─── Data rows
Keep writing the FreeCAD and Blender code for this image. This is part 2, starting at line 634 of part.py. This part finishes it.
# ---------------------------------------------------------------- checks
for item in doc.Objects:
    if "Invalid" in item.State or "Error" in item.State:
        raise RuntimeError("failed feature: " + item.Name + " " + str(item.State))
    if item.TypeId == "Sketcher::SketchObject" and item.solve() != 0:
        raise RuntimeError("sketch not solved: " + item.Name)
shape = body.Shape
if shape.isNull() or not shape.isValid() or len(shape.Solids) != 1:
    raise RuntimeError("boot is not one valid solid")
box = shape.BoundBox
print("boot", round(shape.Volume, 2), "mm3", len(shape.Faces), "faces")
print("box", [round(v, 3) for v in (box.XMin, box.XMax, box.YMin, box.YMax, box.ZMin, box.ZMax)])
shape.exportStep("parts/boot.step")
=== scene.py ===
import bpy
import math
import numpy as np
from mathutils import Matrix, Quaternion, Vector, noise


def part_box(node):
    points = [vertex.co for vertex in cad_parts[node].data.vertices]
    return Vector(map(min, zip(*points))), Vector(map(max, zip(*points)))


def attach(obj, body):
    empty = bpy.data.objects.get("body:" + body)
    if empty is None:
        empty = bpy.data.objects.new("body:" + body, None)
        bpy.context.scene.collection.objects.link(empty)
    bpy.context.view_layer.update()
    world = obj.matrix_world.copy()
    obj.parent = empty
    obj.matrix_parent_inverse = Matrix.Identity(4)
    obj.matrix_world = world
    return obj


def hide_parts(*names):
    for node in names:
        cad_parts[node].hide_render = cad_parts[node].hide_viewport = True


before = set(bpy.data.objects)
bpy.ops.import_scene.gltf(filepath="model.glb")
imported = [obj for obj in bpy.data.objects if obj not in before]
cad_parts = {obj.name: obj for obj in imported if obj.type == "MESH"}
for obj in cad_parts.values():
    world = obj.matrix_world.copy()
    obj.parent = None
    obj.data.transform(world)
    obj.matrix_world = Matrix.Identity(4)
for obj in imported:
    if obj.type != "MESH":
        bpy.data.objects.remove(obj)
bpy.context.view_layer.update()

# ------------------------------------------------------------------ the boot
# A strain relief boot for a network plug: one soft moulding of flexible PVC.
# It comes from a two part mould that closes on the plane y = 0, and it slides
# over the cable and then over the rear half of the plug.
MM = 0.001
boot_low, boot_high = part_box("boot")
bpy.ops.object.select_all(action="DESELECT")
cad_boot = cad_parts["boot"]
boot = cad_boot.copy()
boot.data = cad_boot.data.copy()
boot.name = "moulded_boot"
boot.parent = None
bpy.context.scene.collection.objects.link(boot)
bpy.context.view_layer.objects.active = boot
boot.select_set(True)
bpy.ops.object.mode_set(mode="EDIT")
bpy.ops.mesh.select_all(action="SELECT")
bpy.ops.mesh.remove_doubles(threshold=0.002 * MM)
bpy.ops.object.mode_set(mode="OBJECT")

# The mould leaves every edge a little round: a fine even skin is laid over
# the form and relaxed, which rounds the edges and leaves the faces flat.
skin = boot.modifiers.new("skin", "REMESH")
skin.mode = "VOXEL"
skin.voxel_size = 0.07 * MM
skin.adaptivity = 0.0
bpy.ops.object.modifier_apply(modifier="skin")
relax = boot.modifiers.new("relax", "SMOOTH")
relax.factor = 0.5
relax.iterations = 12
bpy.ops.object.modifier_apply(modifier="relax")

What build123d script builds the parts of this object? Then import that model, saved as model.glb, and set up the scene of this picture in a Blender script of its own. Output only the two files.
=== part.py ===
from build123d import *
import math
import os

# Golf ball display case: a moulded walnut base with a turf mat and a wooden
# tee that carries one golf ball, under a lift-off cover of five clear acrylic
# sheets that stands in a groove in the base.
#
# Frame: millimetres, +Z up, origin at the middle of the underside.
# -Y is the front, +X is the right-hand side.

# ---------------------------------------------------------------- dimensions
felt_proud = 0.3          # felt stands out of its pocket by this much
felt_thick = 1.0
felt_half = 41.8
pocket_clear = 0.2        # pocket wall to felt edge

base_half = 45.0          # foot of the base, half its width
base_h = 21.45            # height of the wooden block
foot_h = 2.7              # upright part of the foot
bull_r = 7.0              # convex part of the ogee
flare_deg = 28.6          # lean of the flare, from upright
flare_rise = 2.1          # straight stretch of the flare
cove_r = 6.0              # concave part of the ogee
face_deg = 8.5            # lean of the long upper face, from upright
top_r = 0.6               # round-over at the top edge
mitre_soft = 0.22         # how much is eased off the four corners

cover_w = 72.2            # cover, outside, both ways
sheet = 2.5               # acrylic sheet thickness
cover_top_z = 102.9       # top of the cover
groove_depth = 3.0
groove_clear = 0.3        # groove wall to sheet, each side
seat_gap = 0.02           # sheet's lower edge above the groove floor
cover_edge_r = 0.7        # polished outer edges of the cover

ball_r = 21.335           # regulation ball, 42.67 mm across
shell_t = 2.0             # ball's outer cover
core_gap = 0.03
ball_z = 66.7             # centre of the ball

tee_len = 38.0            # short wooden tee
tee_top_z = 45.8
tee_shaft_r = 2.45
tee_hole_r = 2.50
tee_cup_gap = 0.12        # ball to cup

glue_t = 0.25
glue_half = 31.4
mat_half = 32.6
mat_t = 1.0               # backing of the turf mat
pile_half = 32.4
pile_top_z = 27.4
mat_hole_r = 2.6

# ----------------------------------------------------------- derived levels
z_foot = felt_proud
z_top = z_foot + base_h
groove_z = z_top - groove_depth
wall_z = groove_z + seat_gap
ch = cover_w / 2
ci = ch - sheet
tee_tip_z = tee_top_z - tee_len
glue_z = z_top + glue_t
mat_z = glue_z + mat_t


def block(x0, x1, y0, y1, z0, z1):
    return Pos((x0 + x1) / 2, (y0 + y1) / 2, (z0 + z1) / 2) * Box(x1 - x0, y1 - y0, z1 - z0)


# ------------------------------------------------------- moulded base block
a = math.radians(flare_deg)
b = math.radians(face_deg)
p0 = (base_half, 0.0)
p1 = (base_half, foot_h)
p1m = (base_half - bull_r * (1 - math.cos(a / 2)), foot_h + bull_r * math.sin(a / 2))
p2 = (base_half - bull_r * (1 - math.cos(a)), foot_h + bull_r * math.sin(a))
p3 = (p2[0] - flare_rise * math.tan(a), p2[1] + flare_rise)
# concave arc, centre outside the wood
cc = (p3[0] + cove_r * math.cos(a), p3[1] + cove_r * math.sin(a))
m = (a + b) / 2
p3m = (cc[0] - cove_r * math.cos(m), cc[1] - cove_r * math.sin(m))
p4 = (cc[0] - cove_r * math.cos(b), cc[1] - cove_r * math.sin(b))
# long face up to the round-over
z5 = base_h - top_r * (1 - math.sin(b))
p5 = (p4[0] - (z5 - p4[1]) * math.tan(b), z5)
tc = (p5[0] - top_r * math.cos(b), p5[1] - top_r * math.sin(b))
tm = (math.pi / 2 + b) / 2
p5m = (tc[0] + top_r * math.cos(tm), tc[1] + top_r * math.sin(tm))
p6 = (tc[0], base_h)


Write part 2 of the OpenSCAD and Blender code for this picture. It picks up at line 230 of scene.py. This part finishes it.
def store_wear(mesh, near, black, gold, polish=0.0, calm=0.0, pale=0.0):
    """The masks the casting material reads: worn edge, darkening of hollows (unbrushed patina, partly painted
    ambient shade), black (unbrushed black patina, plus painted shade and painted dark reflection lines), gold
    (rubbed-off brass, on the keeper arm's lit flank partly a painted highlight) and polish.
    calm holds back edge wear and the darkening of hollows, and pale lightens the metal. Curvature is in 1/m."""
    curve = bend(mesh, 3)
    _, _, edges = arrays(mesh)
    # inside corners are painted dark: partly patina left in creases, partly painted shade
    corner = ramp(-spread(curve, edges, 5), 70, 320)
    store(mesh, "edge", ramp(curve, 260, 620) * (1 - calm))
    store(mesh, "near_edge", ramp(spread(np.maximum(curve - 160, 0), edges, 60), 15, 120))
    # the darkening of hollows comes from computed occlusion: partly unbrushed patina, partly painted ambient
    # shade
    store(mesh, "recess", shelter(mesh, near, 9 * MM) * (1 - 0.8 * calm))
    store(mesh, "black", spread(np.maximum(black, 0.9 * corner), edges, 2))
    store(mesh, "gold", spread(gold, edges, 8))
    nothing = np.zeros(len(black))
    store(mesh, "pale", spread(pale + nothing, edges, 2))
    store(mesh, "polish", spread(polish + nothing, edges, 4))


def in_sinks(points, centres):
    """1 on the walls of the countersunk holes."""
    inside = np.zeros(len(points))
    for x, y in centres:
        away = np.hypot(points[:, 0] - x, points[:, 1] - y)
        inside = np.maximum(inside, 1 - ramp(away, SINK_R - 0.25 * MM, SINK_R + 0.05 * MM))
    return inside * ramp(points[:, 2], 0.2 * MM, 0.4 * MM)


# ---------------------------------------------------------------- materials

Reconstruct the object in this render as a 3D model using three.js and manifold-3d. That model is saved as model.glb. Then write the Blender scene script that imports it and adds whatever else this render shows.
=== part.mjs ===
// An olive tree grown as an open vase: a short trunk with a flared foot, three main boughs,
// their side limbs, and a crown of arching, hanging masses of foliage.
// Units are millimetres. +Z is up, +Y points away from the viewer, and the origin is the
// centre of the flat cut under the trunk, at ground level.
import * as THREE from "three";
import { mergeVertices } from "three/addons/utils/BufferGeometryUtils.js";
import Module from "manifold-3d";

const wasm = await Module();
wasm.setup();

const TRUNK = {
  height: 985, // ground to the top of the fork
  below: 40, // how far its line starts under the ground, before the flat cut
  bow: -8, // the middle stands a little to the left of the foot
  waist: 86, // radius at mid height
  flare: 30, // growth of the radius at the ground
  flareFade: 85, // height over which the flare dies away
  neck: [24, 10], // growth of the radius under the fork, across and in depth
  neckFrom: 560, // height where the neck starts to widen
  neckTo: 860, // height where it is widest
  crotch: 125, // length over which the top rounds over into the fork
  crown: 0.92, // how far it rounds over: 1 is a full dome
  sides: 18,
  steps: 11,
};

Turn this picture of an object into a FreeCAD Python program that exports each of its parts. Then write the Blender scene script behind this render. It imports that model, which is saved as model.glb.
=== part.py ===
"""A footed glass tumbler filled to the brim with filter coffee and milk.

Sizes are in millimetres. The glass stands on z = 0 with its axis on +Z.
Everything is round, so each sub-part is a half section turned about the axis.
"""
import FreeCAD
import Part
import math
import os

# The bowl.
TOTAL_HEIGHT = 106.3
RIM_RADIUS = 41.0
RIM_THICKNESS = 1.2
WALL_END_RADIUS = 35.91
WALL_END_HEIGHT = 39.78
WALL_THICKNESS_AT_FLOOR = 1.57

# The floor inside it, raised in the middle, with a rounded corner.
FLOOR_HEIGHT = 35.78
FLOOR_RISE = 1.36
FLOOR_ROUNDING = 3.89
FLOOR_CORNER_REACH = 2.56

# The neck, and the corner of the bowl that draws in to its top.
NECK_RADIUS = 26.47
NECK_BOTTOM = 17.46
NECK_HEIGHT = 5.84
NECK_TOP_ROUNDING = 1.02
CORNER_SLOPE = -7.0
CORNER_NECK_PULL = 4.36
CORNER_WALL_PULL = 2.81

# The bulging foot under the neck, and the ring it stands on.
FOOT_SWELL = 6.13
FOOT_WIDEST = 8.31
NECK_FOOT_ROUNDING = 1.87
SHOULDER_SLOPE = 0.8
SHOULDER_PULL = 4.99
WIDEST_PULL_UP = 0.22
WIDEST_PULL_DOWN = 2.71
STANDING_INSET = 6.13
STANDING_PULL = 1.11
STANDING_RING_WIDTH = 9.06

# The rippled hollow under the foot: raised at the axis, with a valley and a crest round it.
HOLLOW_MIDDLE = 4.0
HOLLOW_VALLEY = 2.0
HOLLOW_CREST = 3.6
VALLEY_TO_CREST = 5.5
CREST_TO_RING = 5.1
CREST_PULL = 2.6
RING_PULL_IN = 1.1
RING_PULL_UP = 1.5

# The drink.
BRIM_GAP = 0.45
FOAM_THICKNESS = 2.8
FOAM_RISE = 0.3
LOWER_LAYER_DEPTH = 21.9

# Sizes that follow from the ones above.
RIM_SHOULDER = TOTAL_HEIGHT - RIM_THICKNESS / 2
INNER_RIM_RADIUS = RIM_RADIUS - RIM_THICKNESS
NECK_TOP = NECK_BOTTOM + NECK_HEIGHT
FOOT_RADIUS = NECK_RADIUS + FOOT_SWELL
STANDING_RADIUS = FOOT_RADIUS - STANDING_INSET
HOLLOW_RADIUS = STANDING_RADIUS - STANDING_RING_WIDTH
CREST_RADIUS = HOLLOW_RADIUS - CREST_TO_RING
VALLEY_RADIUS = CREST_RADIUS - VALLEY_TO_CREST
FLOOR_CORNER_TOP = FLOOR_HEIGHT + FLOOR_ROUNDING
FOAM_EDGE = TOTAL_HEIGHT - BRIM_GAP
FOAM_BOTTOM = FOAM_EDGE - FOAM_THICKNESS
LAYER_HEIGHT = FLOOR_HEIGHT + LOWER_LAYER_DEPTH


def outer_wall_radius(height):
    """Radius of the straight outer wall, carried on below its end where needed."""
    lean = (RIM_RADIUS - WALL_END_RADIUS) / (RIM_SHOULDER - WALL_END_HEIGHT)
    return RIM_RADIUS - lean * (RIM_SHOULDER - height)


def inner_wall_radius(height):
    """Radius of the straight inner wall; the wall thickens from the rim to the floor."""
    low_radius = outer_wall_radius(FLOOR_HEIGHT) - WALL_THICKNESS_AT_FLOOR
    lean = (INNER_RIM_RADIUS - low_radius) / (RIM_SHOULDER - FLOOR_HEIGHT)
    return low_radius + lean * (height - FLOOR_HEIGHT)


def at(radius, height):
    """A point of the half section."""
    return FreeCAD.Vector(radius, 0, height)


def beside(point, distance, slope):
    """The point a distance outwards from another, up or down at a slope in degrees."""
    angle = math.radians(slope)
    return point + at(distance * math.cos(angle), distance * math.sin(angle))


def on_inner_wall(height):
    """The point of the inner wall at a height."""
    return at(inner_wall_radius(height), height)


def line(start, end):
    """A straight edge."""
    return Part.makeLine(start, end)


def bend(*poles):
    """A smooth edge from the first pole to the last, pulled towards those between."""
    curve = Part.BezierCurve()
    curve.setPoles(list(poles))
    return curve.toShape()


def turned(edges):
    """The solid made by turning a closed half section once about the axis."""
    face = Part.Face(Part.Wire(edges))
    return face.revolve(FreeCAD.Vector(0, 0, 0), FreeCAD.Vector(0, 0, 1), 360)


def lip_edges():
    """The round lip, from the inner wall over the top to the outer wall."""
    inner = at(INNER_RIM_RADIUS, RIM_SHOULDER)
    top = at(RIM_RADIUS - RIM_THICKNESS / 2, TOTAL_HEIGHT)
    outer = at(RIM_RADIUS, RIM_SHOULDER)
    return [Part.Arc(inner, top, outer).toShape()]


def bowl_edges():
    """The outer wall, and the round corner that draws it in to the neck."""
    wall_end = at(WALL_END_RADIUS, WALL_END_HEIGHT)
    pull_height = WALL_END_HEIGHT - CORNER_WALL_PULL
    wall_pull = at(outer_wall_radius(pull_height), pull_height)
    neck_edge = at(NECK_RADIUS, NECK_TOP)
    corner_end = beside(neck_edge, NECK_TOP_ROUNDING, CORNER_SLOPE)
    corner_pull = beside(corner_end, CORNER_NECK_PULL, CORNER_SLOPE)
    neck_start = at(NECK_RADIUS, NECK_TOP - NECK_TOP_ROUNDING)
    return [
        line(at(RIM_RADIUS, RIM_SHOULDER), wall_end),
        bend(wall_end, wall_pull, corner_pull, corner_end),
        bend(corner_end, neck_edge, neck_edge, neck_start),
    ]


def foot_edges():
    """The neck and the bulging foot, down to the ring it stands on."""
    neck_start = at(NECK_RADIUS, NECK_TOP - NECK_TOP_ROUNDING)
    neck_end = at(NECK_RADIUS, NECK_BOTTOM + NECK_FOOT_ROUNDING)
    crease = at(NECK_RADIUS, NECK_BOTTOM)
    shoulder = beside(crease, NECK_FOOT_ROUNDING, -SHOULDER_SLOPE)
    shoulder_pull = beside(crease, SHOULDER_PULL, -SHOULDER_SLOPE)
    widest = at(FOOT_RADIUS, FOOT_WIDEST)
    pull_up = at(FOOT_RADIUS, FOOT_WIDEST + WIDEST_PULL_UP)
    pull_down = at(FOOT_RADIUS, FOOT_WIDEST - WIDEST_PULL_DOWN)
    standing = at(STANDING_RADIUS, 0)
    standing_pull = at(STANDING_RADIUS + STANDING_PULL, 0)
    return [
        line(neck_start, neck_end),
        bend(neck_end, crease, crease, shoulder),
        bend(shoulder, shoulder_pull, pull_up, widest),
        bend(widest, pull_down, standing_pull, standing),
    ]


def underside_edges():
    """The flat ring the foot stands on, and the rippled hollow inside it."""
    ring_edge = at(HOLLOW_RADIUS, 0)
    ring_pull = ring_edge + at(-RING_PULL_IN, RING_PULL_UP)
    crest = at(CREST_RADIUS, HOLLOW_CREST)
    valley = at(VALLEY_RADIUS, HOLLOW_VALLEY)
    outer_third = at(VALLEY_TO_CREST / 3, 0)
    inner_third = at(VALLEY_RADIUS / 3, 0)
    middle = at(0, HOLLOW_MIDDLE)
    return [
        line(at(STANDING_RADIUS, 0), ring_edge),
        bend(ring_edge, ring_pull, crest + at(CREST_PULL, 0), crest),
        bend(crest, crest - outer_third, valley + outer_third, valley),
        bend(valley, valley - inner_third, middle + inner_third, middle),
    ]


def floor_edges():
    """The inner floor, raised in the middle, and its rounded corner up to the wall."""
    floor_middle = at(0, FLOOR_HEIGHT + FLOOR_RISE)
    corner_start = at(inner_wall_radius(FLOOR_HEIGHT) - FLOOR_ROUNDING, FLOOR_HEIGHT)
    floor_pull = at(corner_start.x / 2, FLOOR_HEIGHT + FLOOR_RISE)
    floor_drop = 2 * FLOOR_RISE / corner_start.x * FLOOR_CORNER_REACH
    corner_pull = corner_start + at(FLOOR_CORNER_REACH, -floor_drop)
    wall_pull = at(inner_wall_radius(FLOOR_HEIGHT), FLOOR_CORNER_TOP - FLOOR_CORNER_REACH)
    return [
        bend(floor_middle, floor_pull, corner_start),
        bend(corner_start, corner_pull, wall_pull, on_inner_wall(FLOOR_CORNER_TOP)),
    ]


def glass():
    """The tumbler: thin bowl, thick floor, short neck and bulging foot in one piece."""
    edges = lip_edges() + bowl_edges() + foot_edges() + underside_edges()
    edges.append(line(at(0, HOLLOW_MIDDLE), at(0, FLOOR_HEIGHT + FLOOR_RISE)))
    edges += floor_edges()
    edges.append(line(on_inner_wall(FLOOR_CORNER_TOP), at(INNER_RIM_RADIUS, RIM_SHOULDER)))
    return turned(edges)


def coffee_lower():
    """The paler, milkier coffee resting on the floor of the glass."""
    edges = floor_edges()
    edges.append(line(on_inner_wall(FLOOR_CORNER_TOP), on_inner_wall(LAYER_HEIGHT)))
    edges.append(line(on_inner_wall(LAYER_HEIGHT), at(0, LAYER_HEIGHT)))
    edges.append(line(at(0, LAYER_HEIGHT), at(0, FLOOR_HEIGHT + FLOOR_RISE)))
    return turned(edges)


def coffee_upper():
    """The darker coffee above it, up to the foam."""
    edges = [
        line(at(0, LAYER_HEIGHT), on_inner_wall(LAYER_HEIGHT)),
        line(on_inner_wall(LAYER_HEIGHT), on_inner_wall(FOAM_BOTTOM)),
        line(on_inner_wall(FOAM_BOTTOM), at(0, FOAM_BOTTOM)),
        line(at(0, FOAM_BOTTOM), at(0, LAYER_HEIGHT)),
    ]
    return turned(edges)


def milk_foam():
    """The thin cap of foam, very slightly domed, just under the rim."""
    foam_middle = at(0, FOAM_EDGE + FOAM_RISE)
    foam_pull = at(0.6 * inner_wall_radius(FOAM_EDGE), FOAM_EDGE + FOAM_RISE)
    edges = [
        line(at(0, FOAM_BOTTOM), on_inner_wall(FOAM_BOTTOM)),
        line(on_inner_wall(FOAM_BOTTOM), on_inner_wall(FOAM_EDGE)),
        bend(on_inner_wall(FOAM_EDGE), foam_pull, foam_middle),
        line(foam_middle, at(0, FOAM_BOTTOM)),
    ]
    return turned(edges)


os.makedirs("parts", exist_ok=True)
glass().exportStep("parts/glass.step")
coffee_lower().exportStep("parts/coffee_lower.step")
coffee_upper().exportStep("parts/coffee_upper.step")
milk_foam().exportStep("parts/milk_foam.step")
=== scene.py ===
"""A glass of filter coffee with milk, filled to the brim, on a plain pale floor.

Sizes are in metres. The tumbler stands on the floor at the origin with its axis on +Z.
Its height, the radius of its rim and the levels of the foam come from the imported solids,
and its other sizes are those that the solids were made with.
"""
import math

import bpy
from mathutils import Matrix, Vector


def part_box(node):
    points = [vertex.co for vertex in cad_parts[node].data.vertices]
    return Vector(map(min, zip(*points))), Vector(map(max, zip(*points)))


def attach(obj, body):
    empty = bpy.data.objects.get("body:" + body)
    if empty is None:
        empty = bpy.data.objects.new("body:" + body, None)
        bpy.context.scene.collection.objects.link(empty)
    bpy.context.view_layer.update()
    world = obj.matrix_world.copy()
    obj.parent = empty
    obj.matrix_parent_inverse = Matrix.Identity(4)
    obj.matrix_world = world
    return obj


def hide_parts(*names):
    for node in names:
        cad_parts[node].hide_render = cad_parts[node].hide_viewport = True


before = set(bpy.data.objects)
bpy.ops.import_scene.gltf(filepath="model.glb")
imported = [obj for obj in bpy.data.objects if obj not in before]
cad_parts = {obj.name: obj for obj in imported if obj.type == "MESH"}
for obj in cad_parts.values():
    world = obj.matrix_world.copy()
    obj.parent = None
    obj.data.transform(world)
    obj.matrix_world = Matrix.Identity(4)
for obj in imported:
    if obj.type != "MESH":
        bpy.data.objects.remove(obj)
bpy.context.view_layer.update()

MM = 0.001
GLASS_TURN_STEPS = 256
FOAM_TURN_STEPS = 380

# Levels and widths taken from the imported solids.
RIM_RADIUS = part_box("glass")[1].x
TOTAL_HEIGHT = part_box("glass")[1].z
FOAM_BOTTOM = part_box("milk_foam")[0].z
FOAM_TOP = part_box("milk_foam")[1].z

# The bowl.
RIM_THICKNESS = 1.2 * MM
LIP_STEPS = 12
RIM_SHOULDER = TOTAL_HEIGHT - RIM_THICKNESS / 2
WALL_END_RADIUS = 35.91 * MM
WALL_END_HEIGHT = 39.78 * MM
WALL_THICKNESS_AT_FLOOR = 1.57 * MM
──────
Exercise:
Review the preceding data and report every line that includes the string "code".

Reply to the task:
Keep writing the FreeCAD and Blender code for this image. This is part 2, starting at line 634 of part.py. This part finishes it.
Write part 2 of the OpenSCAD and Blender code for this picture. It picks up at line 230 of scene.py. This part finishes it.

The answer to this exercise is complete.